> **Stored entries**
■ ■ ■

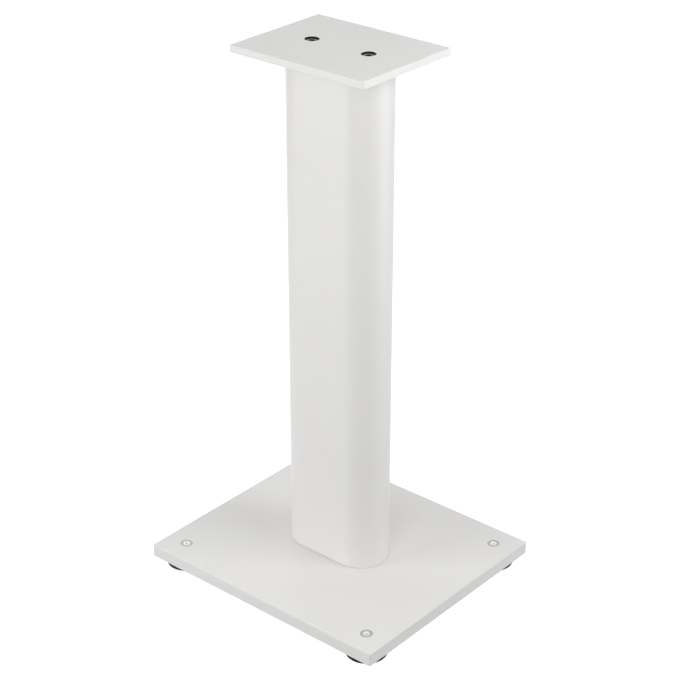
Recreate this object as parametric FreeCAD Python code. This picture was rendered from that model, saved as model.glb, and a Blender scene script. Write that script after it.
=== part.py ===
import FreeCAD, Part

import math
import os

# Speaker stand: a top plate on a two-shell aluminium column, a board base and four
# levelling feet that are turned from above with a hex key.
# Millimetres, +Z up, front towards -Y, origin on the floor below the column's centre.

# ---------------------------------------------------------------- driving dimensions

BASE_WIDTH = 280.0
BASE_DEPTH = 320.0
BASE_THICKNESS = 15.0
BASE_CORNER_RADIUS = 1.5

TOP_WIDTH = 135.0
TOP_DEPTH = 174.0
TOP_THICKNESS = 8.0
TOP_CORNER_RADIUS = 1.0

PLATE_ARRIS = 0.5            # small bevel along every long edge of both plates

COLUMN_WIDTH = 64.0          # the ends are full half rounds of this width
COLUMN_DEPTH = 125.0
COLUMN_LENGTH = 579.0

FOOT_HEIGHT = 8.0            # floor to the underside of the base, feet screwed right in
FOOT_INSET = 27.0            # foot axis to the two nearest edges of the base
FOOT_TRAVEL = 8.0            # how far a foot can be screwed out

BOLT_OFFSET = 37.0           # column bolts stand this far in front of and behind the centre

# column section
WALL = 2.5
WEB = 2.5
SEAM_BEVEL = 0.3
RAIL_WIDTH = 5.4             # thickened edge along the seam
RAIL_HEIGHT = 8.0
RAIL_TAPER = 3.0
TONGUE_WIDTH = 1.6
TONGUE_HEIGHT = 3.0
TONGUE_BEVEL = 0.3
TONGUE_PLAY = 0.1            # between the tongue and each wall of its groove
BOSS_RADIUS = 7.5
BOSS_CORE_RADIUS = 3.4
TAPPED_DEPTH = 25.0
COLUMN_END_BEVEL = 0.4

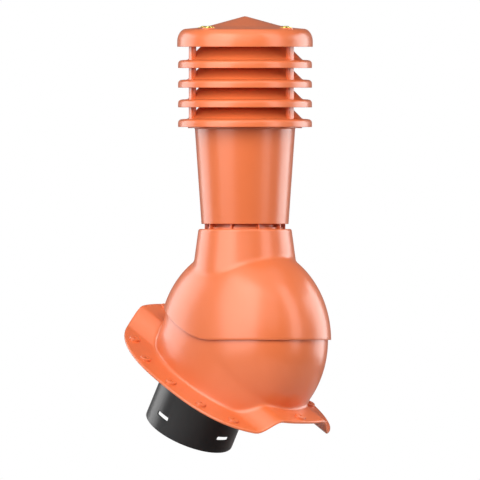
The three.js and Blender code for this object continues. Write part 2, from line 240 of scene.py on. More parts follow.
def even_turns(tree, count, first_angle):
    """Nodes that share a full turn among the copies, from a first angle, as a rotation."""
    index = add_node(tree, "GeometryNodeInputIndex")
    share = add_node(tree, "ShaderNodeMath", {0: index.outputs[0], 1: count}, operation="DIVIDE")
    full = add_node(tree, "ShaderNodeMath", {0: share.outputs[0], 1: 2 * math.pi},
                    operation="MULTIPLY")
    angle = add_node(tree, "ShaderNodeMath", {0: full.outputs[0], 1: first_angle}, operation="ADD")
    return add_node(tree, "ShaderNodeCombineXYZ", {"Z": angle.outputs[0]}).outputs["Vector"]


def end_tree(tree, instances, finish, group_out):
    """Ends a tree: the copies become real faces and take their finish."""
    solid = add_node(tree, "GeometryNodeRealizeInstances", {"Geometry": instances})
    painted = add_node(tree, "GeometryNodeSetMaterial", {
        "Geometry": solid.outputs["Geometry"], "Material": finish})
    tree.links.new(painted.outputs["Geometry"], group_out.inputs["Geometry"])
    print("tree:", tree.name, "with", len(tree.nodes), "nodes")


# %% [markdown]
# ## Terracotta plastic
#
# The flashing, hood, neck, louvres and cap are moulded in plastic that is coloured right through.
# Its skin is satin, with a fine texture from the mould and a colour that drifts a little where the
# melt cooled slower. A plain colour would look like paint, so two close tones are mixed by soft noise,
# the roughness follows another noise, and a very fine bump breaks up the highlights.

# %% The terracotta plastic


def moulded_plastic(name, tone, deeper_tone, roughness, grain_height, sheen_coat):
    """A satin moulded plastic from two close tones, uneven gloss and a fine mould texture."""
    material = bpy.data.materials.new(name)
    material.use_nodes = True
    tree = material.node_tree
    shader = tree.nodes["Principled BSDF"]
    place = add_node(tree, "ShaderNodeTexCoord").outputs["Object"]
    drift = add_node(tree, "ShaderNodeTexNoise", {
        "Vector": place, "Scale": 11.0, "Detail": 3.0, "Roughness": 0.55})
    shade = add_node(tree, "ShaderNodeMix", {"Factor": drift.outputs["Fac"]}, data_type="RGBA")
    deeper_input, tone_input = [socket for socket in shade.inputs if socket.type == "RGBA"]
    deeper_input.default_value = (*deeper_tone, 1)
    tone_input.default_value = (*tone, 1)
    mixed = next(socket for socket in shade.outputs if socket.type == "RGBA")
    tree.links.new(mixed, shader.inputs["Base Color"])
    patches = add_node(tree, "ShaderNodeTexNoise", {
        "Vector": place, "Scale": 38.0, "Detail": 4.0, "Roughness": 0.6})
    gloss = add_node(tree, "ShaderNodeMapRange", {
        "Value": patches.outputs["Fac"], "From Min": 0.3, "From Max": 0.7,
        "To Min": roughness - 0.035, "To Max": roughness + 0.035})
    tree.links.new(gloss.outputs["Result"], shader.inputs["Roughness"])
    grain = add_node(tree, "ShaderNodeTexNoise", {
        "Vector": place, "Scale": 1500.0, "Detail": 2.0, "Roughness": 0.5})
    bump = add_node(tree, "ShaderNodeBump", {
        "Height": grain.outputs["Fac"], "Strength": 0.25, "Distance": grain_height * MM})
    tree.links.new(bump.outputs["Normal"], shader.inputs["Normal"])
    shader.inputs["Coat Weight"].default_value = sheen_coat
    shader.inputs["Coat Roughness"].default_value = 0.22
    shader.inputs["Specular IOR Level"].default_value = 0.5
    return material


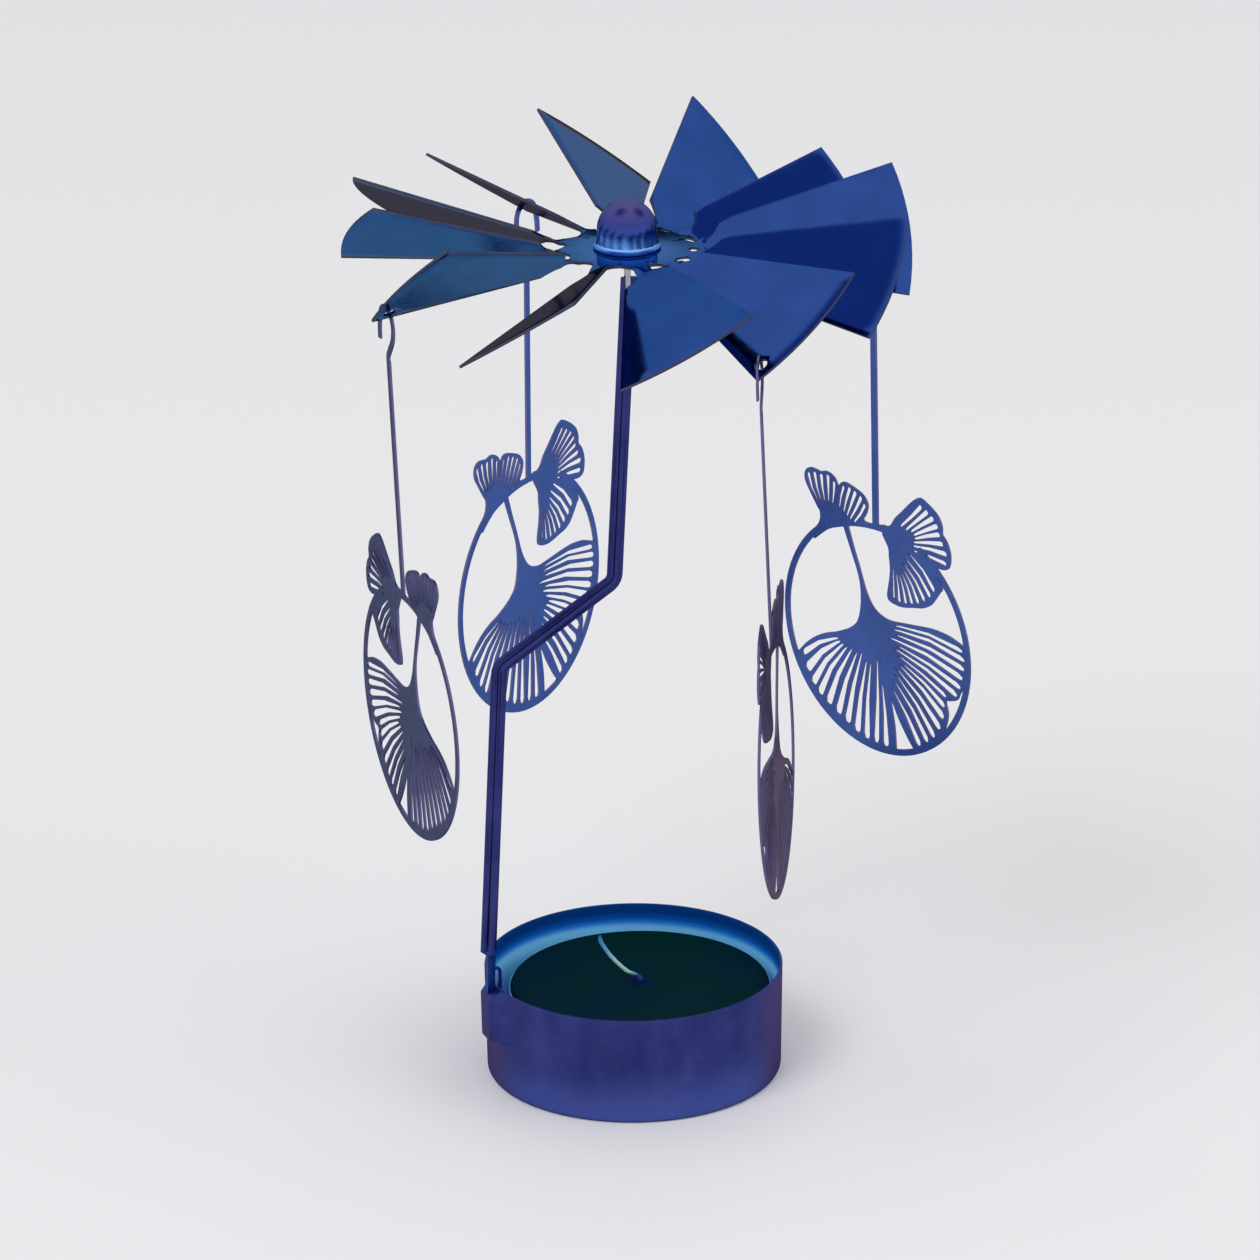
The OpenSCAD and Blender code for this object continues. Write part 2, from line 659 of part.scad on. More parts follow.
module large_leaf() {
    leaf(
        concat(
            on_grid(large_left_shares),
            band_arc(large_left_shares[len(large_left_shares) - 1], large_cleft_shares[0],
                2 * arc_steps),
            on_grid(large_cleft_shares),
            band_arc(large_cleft_shares[len(large_cleft_shares) - 1], large_right_shares[0],
                arc_steps / 2),
            on_grid(large_right_shares),
            band_arc(large_right_shares[len(large_right_shares) - 1], large_top_shares[0],
                arc_steps / 2),
            on_grid(large_top_shares)
        ),
        large_slot_shares, large_slot_reach_share);
}

module ring_band() {
    reach = 2 * ring_radius;
    difference() {
        circle(r = ring_radius, $fn = round_fn);
        circle(r = ring_radius - band_width, $fn = round_fn);
        polygon([
            [0, 0],
            reach * [cos(ring_gap_from), sin(ring_gap_from)],
            reach * [0, 1],
            reach * [cos(ring_gap_to), sin(ring_gap_to)]
        ]);
    }
}

hook_centre = [0, hook_height];
hook_path = smooth_open([for (p = hook_shares) hook_centre + p * hook_radius], smooth_steps);
hanger_bottom = hanger_bottom_share * grid;
hanger_top = hook_centre[1] + (hook_shares[0][1] + hook_shares[1][1]) / 2 * hook_radius;

module ring_sheet() {
    etched() ring_band();
    etched() leaf(on_grid(small_leaf_shares), small_slot_shares);
    etched() leaf(on_grid(medium_leaf_shares), medium_slot_shares);
    etched() large_leaf();
    etched() translate([-hanger_width / 2, hanger_bottom])
        square([hanger_width, hanger_top - hanger_bottom]);
    etched() polygon(strip_outline(hook_path, hook_width));
}
module etched() {
    translate([0, 0, -sheet_thickness / 2])
        linear_extrude(sheet_thickness)
            children();
}

// How each sheet hangs in its hole, front, right, back and left: the direction in which the
// artwork's right-hand side points, its lean across its plane and its roll in it, in degrees,
// and the point of the hook that lies in the hole, in shares of the hook's radius
sheet_azimuths = [-98.5, -45, 56.5, 112.5];
sheet_leans = [2.4, 2.3, -1.2, -1.3];
sheet_rolls = [1.2, -1, -2.3, -3];
sheet_hang_shares = [[-0.93, 0.3], [-0.6, 0.8], [-0.54, 0.84], [-0.54, 0.84]];

module pendant(i) {
    held = hook_centre + sheet_hang_shares[i] * hook_radius;
    color(ring_colour)
        translate(on_blade(hang_hole_flat, hang_blades[i]))
            rotate([0, 0, sheet_azimuths[i]])
                rotate([90 + sheet_leans[i], 0, 0])
                    rotate([0, 0, sheet_rolls[i]])
                        translate([-held[0], -held[1], 0])
                            ring_sheet();
}

module pendant_front() { pendant(0); }
module pendant_right() { pendant(1); }
module pendant_back() { pendant(2); }
module pendant_left() { pendant(3); }

// Tealight

tealight_radius = cup_inner_radius - tealight_room;
tealight_floor = cup_wall + seat_gap;
wax_top_height = tealight_floor + tealight_height;
wax_radius = tealight_radius - tealight_wall - seat_gap;
wick_radius = wick_diameter / 2;
sustainer_height = 3 * wick_diameter;
// Clearance of the sustainer and the wick in the wax
cast_gap = seat_gap;

module at_tealight() {
    translate([tealight_offset, 0, 0])
        children();
}

module tealight_cup() {
    inner_radius = tealight_radius - tealight_wall;
    corner = 2 * tealight_wall;
    color("silver") at_tealight() rotate_extrude($fn = round_fn)
        polygon(concat(
            [[0, tealight_floor]],
            arc([tealight_radius - corner, tealight_floor + corner], corner, -90, 0),
            [[tealight_radius, wax_top_height - wax_edge_radius],
                [inner_radius, wax_top_height - wax_edge_radius]],
            arc([tealight_radius - corner, tealight_floor + corner], corner - tealight_wall, 0, -90),
            [[0, tealight_floor + tealight_wall]]
        ));
}

wax_bottom_height = tealight_floor + tealight_wall + seat_gap;
sustainer_bottom_height = wax_bottom_height;

module wax() {
    tube_radius = wick_radius + sustainer_wall + cast_gap;
    corner = 2 * tealight_wall;
    color(wax_colour) at_tealight() rotate_extrude($fn = round_fn)
        polygon(concat(
            [[tube_radius, sustainer_bottom_height + sustainer_wall + cast_gap],
                [sustainer_radius + cast_gap, sustainer_bottom_height + sustainer_wall + cast_gap],
                [sustainer_radius + cast_gap, wax_bottom_height],
                [wax_radius - corner, wax_bottom_height],
                [wax_radius, wax_bottom_height + corner]],
            arc([wax_radius - wax_edge_radius, wax_top_height - wax_edge_radius],
                wax_edge_radius, 0, 90),
            [[wick_radius + cast_gap, wax_top_height],
                [wick_radius + cast_gap, sustainer_bottom_height + sustainer_height + cast_gap],
                [tube_radius, sustainer_bottom_height + sustainer_height + cast_gap]]
        ));
}

module wick_sustainer() {
    color("silver") at_tealight() rotate_extrude($fn = small_fn)
        polygon([
            [wick_radius + seat_gap, sustainer_bottom_height],
            [sustainer_radius, sustainer_bottom_height],
            [sustainer_radius, sustainer_bottom_height + sustainer_wall],
            [wick_radius + sustainer_wall, sustainer_bottom_height + sustainer_wall],
            [wick_radius + sustainer_wall, sustainer_bottom_height + sustainer_height],
            [wick_radius + seat_gap, sustainer_bottom_height + sustainer_height]
        ]);
}

// The wick bends to the left above the wax: shares of its height, sideways and up
wick_shares = [[0, 0.05], [-0.07, 0.12], [-0.27, 0.225], [-0.57, 0.53], [-0.78, 0.86], [-0.8, 1]];
wick_sides = 8;

function ring_of(centre, along) =
    let (
        side = unit([along[2], 0, -along[0]])
    )
    [for (j = [0:wick_sides - 1])
        centre + wick_radius * (side * cos(360 * j / wick_sides)
            + [0, sin(360 * j / wick_sides), 0])];

module wick() {
    foot = sustainer_bottom_height + seat_gap;
    bend = smooth_open([for (p = concat([[0, 0]], wick_shares))
        [p[0], 0, p[1]] * wick_height + [0, 0, wax_top_height]], smooth_steps);
    rings = len(bend);
    color(wick_colour) at_tealight() {
        translate([0, 0, foot])
            cylinder(r = wick_radius, h = wax_top_height - foot, $fn = small_fn);
        polyhedron(
            points = [for (i = [0:rings - 1])
                each ring_of(bend[i], bend[min(i + 1, rings - 1)] - bend[max(i - 1, 0)])],
            faces = concat(
                [[for (j = [0:wick_sides - 1]) j]],
                [for (i = [0:rings - 2], j = [0:wick_sides - 1])
                    [wick_sides * i + j, wick_sides * (i + 1) + j,
                        wick_sides * (i + 1) + (j + 1) % wick_sides]],
                [for (i = [0:rings - 2], j = [0:wick_sides - 1])
                    [wick_sides * i + j, wick_sides * (i + 1) + (j + 1) % wick_sides,
                        wick_sides * i + (j + 1) % wick_sides]],
                [[for (j = [wick_sides - 1:-1:0]) wick_sides * (rings - 1) + j]]
            ));
    }
}

candle_cup();
stem();
pivot_needle();
rotor_fan();
dome_cap();
pendant_front();
pendant_right();
pendant_back();
pendant_left();
tealight_cup();
wax();
wick();
wick_sustainer();
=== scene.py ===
"""Looks of a candle carousel: a cup with a tealight, a bent stem, a rotor of twisted blades and
four etched leaf rings. Lengths are written in millimetres and turned into metres by MM."""

import math

import bmesh
import bpy
from mathutils import Matrix, Vector


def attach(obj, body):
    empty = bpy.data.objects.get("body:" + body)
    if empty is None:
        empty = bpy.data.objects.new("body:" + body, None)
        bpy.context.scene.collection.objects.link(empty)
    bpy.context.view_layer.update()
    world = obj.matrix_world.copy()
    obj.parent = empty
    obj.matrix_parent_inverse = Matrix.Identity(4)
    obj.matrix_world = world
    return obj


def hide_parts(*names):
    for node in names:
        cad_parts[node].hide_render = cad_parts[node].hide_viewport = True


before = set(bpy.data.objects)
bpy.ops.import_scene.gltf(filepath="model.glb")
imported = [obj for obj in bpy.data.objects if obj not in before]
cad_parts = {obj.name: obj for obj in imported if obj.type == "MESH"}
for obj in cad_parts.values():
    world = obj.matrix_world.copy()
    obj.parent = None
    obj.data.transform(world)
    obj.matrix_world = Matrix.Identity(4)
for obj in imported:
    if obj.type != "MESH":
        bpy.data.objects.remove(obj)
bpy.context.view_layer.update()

MM = 0.001

# Camera, fitted to the photograph: pixels are those of its 1260 x 1260 frame
PHOTO_PX = 1260
FOCAL_PX = 7042.5
CENTRE_PX = 629
CAMERA_AIM = Vector((-0.214, 0, 67.047)) * MM
CAMERA_DISTANCE = 997.28 * MM
CAMERA_ELEVATION = math.radians(20.776)
CAMERA_ROLL = math.radians(-0.509)
SENSOR_MM = 36


def linked(name, data):
    """A new object in the scene."""
    made = bpy.data.objects.new(name, data)
    bpy.context.scene.collection.objects.link(made)
    return made


def make_camera():
    data = bpy.data.cameras.new("camera")
    data.sensor_width = SENSOR_MM
    data.lens = FOCAL_PX / PHOTO_PX * SENSOR_MM
    data.shift_x = (PHOTO_PX / 2 - CENTRE_PX) / PHOTO_PX
    data.clip_start = 10 * MM
    data.clip_end = 20
    camera = linked("camera", data)
    ahead = Vector((0, math.cos(CAMERA_ELEVATION), -math.sin(CAMERA_ELEVATION)))
    level = Vector((1, 0, 0))
    above = level.cross(ahead)
    right = level * math.cos(CAMERA_ROLL) + above * math.sin(CAMERA_ROLL)
    up = above * math.cos(CAMERA_ROLL) - level * math.sin(CAMERA_ROLL)
    turn = Matrix((right, up, -ahead)).transposed().to_4x4()
    camera.matrix_world = Matrix.Translation(CAMERA_AIM - ahead * CAMERA_DISTANCE) @ turn
    bpy.context.scene.camera = camera


make_camera()

# Sizes that the new meshes share with the CAD, in mm and degrees
CUP_RADIUS = 21.5
CUP_DRAFT = 0.25
CUP_HEIGHT = 16
CUP_WALL = 0.4
CUP_CORNER = 0.7
POCKET_REACH = 1.75
POCKET_HEIGHT = 8.4
POCKET_WIDTH = 4.6
TEALIGHT_RADIUS = 18.9
TEALIGHT_WALL = 0.2
TEALIGHT_OFFSET = 0.9
TEALIGHT_FLOOR = 0.42
WAX_TOP = 12.92
WAX_EDGE = 0.6
WICK_RADIUS = 0.45
WICK_HEIGHT = 7.1
# Points of the wick above the wax, sideways and up, as shares of its height
WICK_SHARES = ((0, 0), (0, 0.05), (-0.07, 0.12), (-0.27, 0.225), (-0.57, 0.53), (-0.78, 0.86),
               (-0.8, 1))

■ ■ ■

> **Task directions**
Look above for the line that contains "candle_cup();". Starting there, transcribe every line exactly until you have copied the line that contains "obj.parent = None".

> **Answer to the problem**
candle_cup();
stem();
pivot_needle();
rotor_fan();
dome_cap();
pendant_front();
pendant_right();
pendant_back();
pendant_left();
tealight_cup();
wax();
wick();
wick_sustainer();
=== scene.py ===
"""Looks of a candle carousel: a cup with a tealight, a bent stem, a rotor of twisted blades and
four etched leaf rings. Lengths are written in millimetres and turned into metres by MM."""

import math

import bmesh
import bpy
from mathutils import Matrix, Vector


def attach(obj, body):
    empty = bpy.data.objects.get("body:" + body)
    if empty is None:
        empty = bpy.data.objects.new("body:" + body, None)
        bpy.context.scene.collection.objects.link(empty)
    bpy.context.view_layer.update()
    world = obj.matrix_world.copy()
    obj.parent = empty
    obj.matrix_parent_inverse = Matrix.Identity(4)
    obj.matrix_world = world
    return obj


def hide_parts(*names):
    for node in names:
        cad_parts[node].hide_render = cad_parts[node].hide_viewport = True


before = set(bpy.data.objects)
bpy.ops.import_scene.gltf(filepath="model.glb")
imported = [obj for obj in bpy.data.objects if obj not in before]
cad_parts = {obj.name: obj for obj in imported if obj.type == "MESH"}
for obj in cad_parts.values():
    world = obj.matrix_world.copy()
    obj.parent = None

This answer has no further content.